After years of intermittent skirmishing, the ski industry and environmentalists worldwide have found an enemy they can denounce together: overheated winters. The moguls’ motivation is made clear in a report from Swiss researchers, released in Turin, Italy, on Dec. 2 to broad media attention. It suggests that a 3-degree rise in Fahrenheit temperatures worldwide in the next 50 years -- which many experts say is a conservative projection -- could melt away business at scores of the world’s best-known resorts, driving smaller operators out of the market and sending the survivors in search of snow-making machinery or higher, colder ground.

Released at a conference sponsored by the United Nations Environment Program and the International Olympic Committee, the study predicts that snow in relatively low-lying mountain resort areas, especially those fewer than 4,900 feet above sea level, will become increasingly unreliable in coming decades. Though some resorts may protect themselves through snow-making, researchers say the costs of buying and using that machinery are too high for most.
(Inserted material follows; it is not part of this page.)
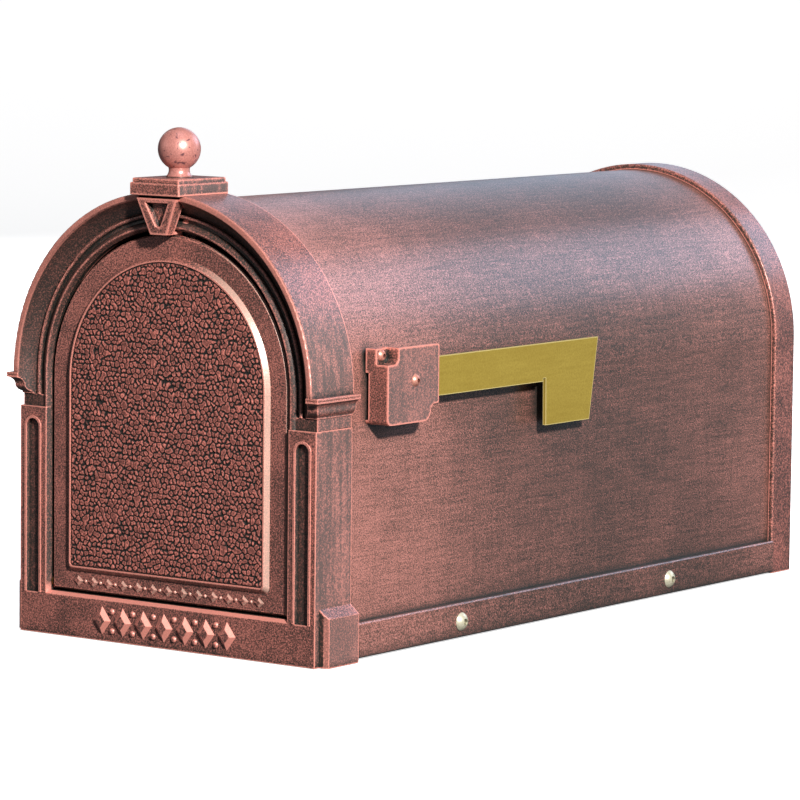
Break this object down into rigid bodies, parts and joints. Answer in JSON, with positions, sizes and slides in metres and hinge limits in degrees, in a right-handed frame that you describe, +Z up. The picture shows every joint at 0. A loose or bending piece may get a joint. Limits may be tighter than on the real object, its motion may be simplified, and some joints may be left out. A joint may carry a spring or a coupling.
{
  "type": "post-mount mailbox",
  "caption": "Dome-top post-mount mailbox with a moulded front frame, drop-down door with a keystone pull, ball finial and a side signal flag.",
  "frame": {"origin": "centre of the post bolt pattern, on the underside at mid-length", "axes": "+Z up out of the dome, +Y from the door to the back, +X to the side that carries the flag"},
  "size_m": [0.2417, 0.5294, 0.3038],
  "materials": {
    "copper_casting": "satin",
    "copper_sheet": "satin",
    "copper_screw": "satin",
    "flag_gold": "satin",
    "nickel_screw": "satin",
    "mill_sheet": "matte",
    "zinc_hardware": "satin",
    "pin_steel": "satin",
    "bush_brass": "satin",
    "catch_plastic": "matte",
    "magnet_steel": "satin",
    "nylon": "matte"
  },
  "bodies": {
    "box": {"front_frame": "copper_casting", "cap_plate": "copper_casting", "finial": "copper_casting", "rear_band": "copper_casting", "flag_housing": "copper_casting", "body_shell": "copper_sheet", "rear_panel": "copper_sheet", "side_rail_left": "copper_sheet", "side_rail_right": "copper_sheet", "flag_mount_screws": "copper_screw", "flag_pivot_screw": "copper_screw", "rail_screws": "nickel_screw", "floor_pan": "mill_sheet", "base_plate": "mill_sheet", "plate_rivets": "zinc_hardware", "post_nuts": "zinc_hardware", "rail_nuts": "zinc_hardware", "frame_screws": "zinc_hardware", "band_screws": "zinc_hardware", "panel_screws": "zinc_hardware", "finial_washer": "zinc_hardware", "finial_nut": "zinc_hardware", "catch_bracket": "zinc_hardware", "bracket_screws": "zinc_hardware", "catch_screws": "zinc_hardware", "flag_mount_nuts": "zinc_hardware", "flag_spacer": "zinc_hardware", "flag_pivot_washer": "zinc_hardware", "flag_pivot_nut": "zinc_hardware", "hinge_pin_left": "pin_steel", "hinge_pin_right": "pin_steel", "catch_body": "catch_plastic", "catch_magnet": "magnet_steel", "flag_friction_washer": "nylon"},
    "door": {"door_leaf": "copper_casting", "hinge_bush_left": "bush_brass", "hinge_bush_right": "bush_brass", "keystone_pull": "copper_casting", "pull_screws": "zinc_hardware", "strike_plate": "zinc_hardware", "strike_rivets": "zinc_hardware"},
    "flag": {"flag_plate": "flag_gold"}
  },
  "joints": [
    {"name": "door_hinge", "type": "hinge", "parent": "box", "child": "door", "pos_m": [0, -0.25285, 0.031], "axis": [1, 0, 0], "range_deg": [0, 90]},
    {"name": "flag_pivot", "type": "hinge", "parent": "box", "child": "flag", "pos_m": [0.1165, -0.18145, 0.1601], "axis": [1, 0, 0], "range_deg": [0, 90]}
  ]
}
In Switzerland, the authors say, about 36 of the country’s 230 ski resorts now have unreliable levels of snowfall. But if the warming predicted by many experts comes, they say, the “reliable” snow line could rise from roughly 3,900 feet to 4,900 in the next 30 to 50 years, leaving 85 of the country’s resorts without reliable slope coverage. If the snow line rises to 5,900 feet -- which researchers see as possible but less likely -- 129 of the country’s ski resorts could find themselves snow-poor. In Germany or Austria, where resorts tend to stand at lower altitudes, results could be more severe.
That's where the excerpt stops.